My First Animated Film - Part I
Beast & Beloved
(working title)
TW: death, suicide, grief, societal failure, the acceptance of death and suicide
Our anxious Hero, an ant-like spirit, embarks across the perilous underbrush of a spirit dimension to rescue their Beloved. However, instead of vanquishing the Beast they held responsible, the Hero must confront their Beloved and the nature of Death itself.
That is the current logline of my first animated short film. Currently imagining the film as no more than 10 minutes.
I’ve been developing this film since 2021. It started with a vision. A vision of an ant spirit battling with a much larger death spirit, and the story unfurled itself from there.

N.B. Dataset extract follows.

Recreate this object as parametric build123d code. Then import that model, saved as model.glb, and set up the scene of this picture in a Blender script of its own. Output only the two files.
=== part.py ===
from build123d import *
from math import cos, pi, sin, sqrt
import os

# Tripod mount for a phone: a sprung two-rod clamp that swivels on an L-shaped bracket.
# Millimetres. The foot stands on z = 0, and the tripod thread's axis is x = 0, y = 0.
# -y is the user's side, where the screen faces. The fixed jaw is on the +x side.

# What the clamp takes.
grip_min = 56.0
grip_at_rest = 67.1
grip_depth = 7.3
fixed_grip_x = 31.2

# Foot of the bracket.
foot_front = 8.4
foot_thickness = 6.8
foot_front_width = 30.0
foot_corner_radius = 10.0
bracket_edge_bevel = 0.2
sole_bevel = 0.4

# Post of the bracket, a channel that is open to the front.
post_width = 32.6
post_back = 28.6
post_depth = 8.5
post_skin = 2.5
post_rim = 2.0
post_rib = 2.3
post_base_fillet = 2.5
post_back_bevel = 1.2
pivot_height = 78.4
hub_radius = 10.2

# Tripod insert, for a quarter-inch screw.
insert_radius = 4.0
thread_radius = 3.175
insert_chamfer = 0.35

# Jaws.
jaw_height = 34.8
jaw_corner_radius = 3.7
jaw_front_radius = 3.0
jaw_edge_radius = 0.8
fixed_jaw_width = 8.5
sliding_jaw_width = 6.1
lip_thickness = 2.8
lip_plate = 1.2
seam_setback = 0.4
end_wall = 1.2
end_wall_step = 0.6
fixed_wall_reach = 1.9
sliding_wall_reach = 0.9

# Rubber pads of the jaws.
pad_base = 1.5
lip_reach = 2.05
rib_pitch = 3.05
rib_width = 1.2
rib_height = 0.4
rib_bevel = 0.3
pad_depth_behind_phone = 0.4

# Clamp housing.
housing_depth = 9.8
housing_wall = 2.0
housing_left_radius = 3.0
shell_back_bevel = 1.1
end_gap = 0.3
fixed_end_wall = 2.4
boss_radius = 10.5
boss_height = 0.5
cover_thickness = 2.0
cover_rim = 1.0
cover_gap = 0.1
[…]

Between 2021 and today, I received three small grants that have allowed me to start the development of a soundtrack and concept art. From the Black Music Grant in 2022 and two Scribe grants, the Next Level and Planning grants. We thank you.

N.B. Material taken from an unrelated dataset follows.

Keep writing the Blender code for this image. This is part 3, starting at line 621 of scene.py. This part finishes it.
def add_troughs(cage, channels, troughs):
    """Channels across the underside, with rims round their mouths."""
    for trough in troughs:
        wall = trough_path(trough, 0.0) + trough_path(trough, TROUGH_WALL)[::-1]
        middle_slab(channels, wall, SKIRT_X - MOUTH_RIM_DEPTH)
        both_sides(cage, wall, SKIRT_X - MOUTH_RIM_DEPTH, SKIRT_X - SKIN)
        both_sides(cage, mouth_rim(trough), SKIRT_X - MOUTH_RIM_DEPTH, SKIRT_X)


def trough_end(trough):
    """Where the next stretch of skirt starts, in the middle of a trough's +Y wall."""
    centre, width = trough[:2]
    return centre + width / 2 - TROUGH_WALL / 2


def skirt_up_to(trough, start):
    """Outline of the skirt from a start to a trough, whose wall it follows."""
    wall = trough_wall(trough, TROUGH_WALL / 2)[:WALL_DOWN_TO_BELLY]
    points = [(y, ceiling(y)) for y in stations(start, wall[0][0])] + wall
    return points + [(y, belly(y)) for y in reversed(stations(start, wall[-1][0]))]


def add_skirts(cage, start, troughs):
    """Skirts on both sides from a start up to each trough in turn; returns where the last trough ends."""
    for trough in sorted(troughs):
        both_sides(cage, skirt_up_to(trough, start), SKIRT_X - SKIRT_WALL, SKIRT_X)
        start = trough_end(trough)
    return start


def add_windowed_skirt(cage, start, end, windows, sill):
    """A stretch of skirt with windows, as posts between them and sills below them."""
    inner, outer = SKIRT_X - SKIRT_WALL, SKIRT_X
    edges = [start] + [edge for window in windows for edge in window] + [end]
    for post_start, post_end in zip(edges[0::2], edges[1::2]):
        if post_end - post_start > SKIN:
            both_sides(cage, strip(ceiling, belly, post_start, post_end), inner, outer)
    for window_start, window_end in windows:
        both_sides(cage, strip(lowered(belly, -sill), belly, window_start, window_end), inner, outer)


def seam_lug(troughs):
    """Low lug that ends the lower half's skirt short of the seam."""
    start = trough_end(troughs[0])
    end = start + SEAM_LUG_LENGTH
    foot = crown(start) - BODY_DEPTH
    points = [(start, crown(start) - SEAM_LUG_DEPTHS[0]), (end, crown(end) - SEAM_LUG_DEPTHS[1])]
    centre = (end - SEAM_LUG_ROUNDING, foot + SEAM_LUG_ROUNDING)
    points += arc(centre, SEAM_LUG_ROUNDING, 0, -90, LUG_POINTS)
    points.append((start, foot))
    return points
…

I hope that I can generate enough materials with these funds to apply for much bigger funding to hire the artists and animators that would make this film possible. I already have such a lovely team of artists:
Kilamanzego and Auto worked on a sample track.
Abayomi Louard-Moore has been working on character design.
Arantza Pena-Popo has been working on concept art.
Cybee Bloss has been outstanding logistical support and producer.
NOVA CYPRESS BLACK provided integral early concept feedback thanks to the Next Level grant.
I am an animation director but not an animator.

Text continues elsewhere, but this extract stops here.